#### [SOURCE EXCERPT]
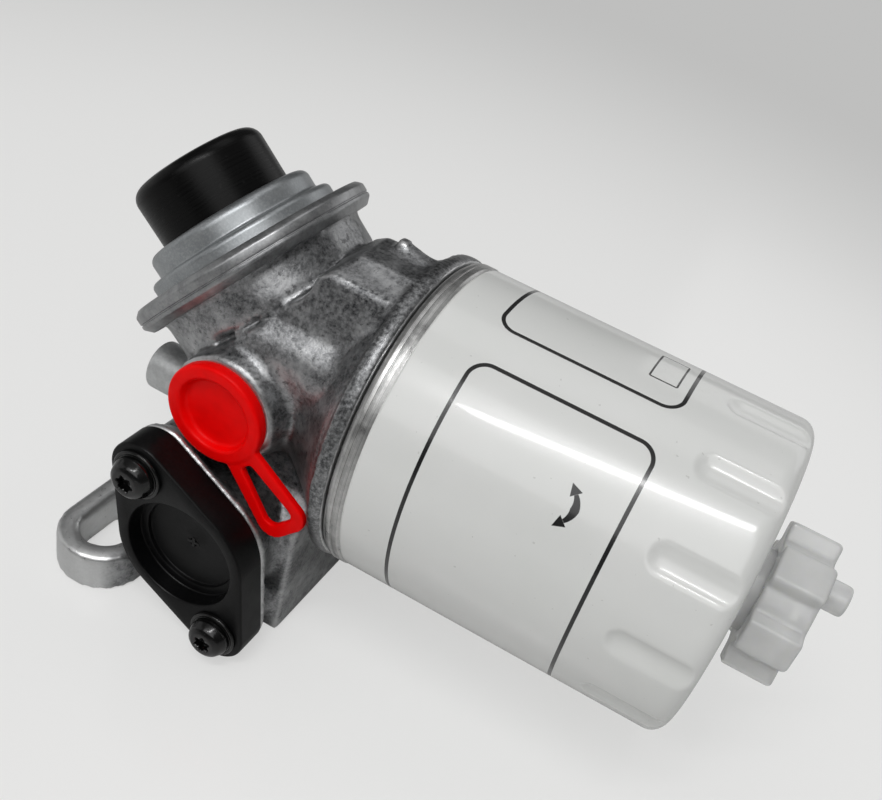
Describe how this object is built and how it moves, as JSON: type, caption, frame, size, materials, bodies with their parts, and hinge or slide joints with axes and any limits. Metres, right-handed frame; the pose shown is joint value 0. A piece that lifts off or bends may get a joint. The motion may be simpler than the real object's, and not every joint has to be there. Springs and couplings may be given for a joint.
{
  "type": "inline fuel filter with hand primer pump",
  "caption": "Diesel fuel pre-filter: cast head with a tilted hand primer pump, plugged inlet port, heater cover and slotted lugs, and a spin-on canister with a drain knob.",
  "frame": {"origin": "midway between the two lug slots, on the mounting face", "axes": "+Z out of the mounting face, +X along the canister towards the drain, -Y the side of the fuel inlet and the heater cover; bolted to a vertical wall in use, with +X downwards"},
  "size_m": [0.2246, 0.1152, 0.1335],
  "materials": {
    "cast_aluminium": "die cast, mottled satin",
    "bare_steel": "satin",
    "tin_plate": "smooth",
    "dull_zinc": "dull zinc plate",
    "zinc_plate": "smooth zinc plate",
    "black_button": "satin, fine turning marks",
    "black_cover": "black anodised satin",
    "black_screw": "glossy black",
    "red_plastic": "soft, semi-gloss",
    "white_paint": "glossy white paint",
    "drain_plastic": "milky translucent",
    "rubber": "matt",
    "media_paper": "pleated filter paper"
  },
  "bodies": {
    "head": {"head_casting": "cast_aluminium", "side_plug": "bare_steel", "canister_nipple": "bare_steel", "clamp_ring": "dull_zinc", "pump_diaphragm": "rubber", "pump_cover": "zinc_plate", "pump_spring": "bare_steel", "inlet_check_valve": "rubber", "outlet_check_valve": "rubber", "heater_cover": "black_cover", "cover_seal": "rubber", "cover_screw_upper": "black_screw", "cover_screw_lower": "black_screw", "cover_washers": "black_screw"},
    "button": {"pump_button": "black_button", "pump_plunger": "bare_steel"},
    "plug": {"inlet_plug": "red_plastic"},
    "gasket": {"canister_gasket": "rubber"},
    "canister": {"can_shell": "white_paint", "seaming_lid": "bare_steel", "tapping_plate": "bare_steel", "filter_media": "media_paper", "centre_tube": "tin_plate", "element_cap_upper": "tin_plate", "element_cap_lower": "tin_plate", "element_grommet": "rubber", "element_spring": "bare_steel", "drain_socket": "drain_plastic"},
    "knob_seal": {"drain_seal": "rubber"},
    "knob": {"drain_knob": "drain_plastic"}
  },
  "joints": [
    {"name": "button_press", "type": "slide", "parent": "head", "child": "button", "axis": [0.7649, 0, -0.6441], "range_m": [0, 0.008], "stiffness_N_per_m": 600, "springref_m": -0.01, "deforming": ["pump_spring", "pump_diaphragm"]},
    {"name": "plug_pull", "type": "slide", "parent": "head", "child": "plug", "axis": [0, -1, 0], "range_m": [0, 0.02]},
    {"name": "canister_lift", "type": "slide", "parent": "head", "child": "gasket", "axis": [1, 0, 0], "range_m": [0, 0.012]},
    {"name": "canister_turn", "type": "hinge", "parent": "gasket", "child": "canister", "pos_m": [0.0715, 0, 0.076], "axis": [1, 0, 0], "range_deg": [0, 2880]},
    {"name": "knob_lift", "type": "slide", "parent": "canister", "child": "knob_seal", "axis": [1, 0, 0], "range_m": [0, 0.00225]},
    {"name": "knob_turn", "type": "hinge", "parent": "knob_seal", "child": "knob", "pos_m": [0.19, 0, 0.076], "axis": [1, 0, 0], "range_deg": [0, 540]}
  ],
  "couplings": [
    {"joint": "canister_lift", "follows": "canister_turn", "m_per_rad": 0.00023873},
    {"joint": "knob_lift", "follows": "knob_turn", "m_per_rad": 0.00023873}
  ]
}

#### [REQUEST]
Copy the data above exactly. Every line must be included.

#### [COMPLETED TASK]
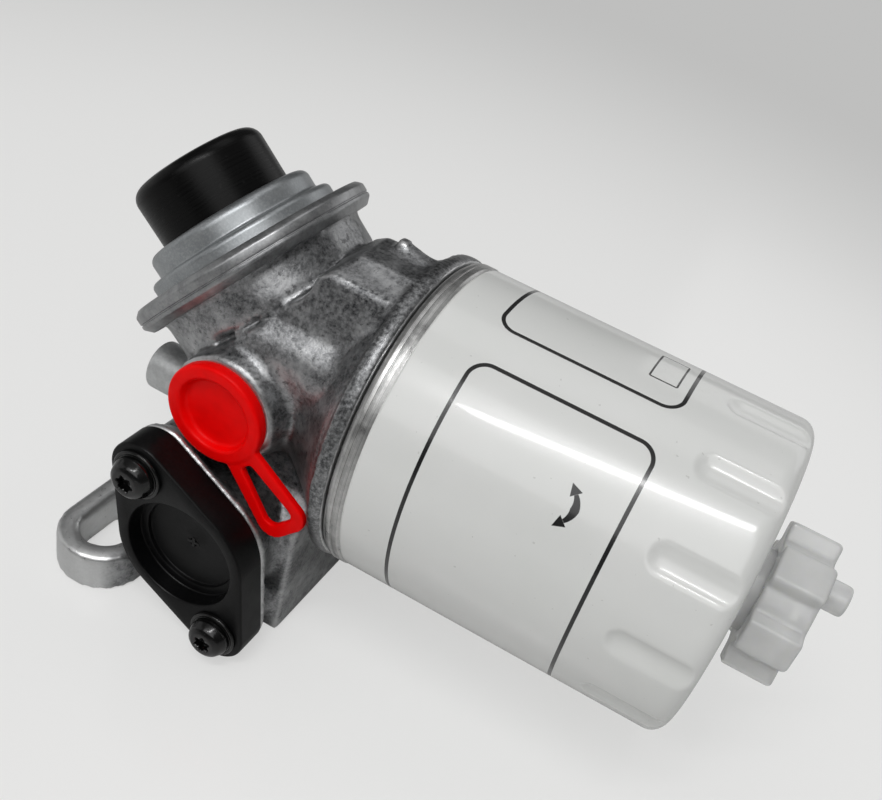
Describe how this object is built and how it moves, as JSON: type, caption, frame, size, materials, bodies with their parts, and hinge or slide joints with axes and any limits. Metres, right-handed frame; the pose shown is joint value 0. A piece that lifts off or bends may get a joint. The motion may be simpler than the real object's, and not every joint has to be there. Springs and couplings may be given for a joint.
{
  "type": "inline fuel filter with hand primer pump",
  "caption": "Diesel fuel pre-filter: cast head with a tilted hand primer pump, plugged inlet port, heater cover and slotted lugs, and a spin-on canister with a drain knob.",
  "frame": {"origin": "midway between the two lug slots, on the mounting face", "axes": "+Z out of the mounting face, +X along the canister towards the drain, -Y the side of the fuel inlet and the heater cover; bolted to a vertical wall in use, with +X downwards"},
  "size_m": [0.2246, 0.1152, 0.1335],
  "materials": {
    "cast_aluminium": "die cast, mottled satin",
    "bare_steel": "satin",
    "tin_plate": "smooth",
    "dull_zinc": "dull zinc plate",
    "zinc_plate": "smooth zinc plate",
    "black_button": "satin, fine turning marks",
    "black_cover": "black anodised satin",
    "black_screw": "glossy black",
    "red_plastic": "soft, semi-gloss",
    "white_paint": "glossy white paint",
    "drain_plastic": "milky translucent",
    "rubber": "matt",
    "media_paper": "pleated filter paper"
  },
  "bodies": {
    "head": {"head_casting": "cast_aluminium", "side_plug": "bare_steel", "canister_nipple": "bare_steel", "clamp_ring": "dull_zinc", "pump_diaphragm": "rubber", "pump_cover": "zinc_plate", "pump_spring": "bare_steel", "inlet_check_valve": "rubber", "outlet_check_valve": "rubber", "heater_cover": "black_cover", "cover_seal": "rubber", "cover_screw_upper": "black_screw", "cover_screw_lower": "black_screw", "cover_washers": "black_screw"},
    "button": {"pump_button": "black_button", "pump_plunger": "bare_steel"},
    "plug": {"inlet_plug": "red_plastic"},
    "gasket": {"canister_gasket": "rubber"},
    "canister": {"can_shell": "white_paint", "seaming_lid": "bare_steel", "tapping_plate": "bare_steel", "filter_media": "media_paper", "centre_tube": "tin_plate", "element_cap_upper": "tin_plate", "element_cap_lower": "tin_plate", "element_grommet": "rubber", "element_spring": "bare_steel", "drain_socket": "drain_plastic"},
    "knob_seal": {"drain_seal": "rubber"},
    "knob": {"drain_knob": "drain_plastic"}
  },
  "joints": [
    {"name": "button_press", "type": "slide", "parent": "head", "child": "button", "axis": [0.7649, 0, -0.6441], "range_m": [0, 0.008], "stiffness_N_per_m": 600, "springref_m": -0.01, "deforming": ["pump_spring", "pump_diaphragm"]},
    {"name": "plug_pull", "type": "slide", "parent": "head", "child": "plug", "axis": [0, -1, 0], "range_m": [0, 0.02]},
    {"name": "canister_lift", "type": "slide", "parent": "head", "child": "gasket", "axis": [1, 0, 0], "range_m": [0, 0.012]},
    {"name": "canister_turn", "type": "hinge", "parent": "gasket", "child": "canister", "pos_m": [0.0715, 0, 0.076], "axis": [1, 0, 0], "range_deg": [0, 2880]},
    {"name": "knob_lift", "type": "slide", "parent": "canister", "child": "knob_seal", "axis": [1, 0, 0], "range_m": [0, 0.00225]},
    {"name": "knob_turn", "type": "hinge", "parent": "knob_seal", "child": "knob", "pos_m": [0.19, 0, 0.076], "axis": [1, 0, 0], "range_deg": [0, 540]}
  ],
  "couplings": [
    {"joint": "canister_lift", "follows": "canister_turn", "m_per_rad": 0.00023873},
    {"joint": "knob_lift", "follows": "knob_turn", "m_per_rad": 0.00023873}
  ]
}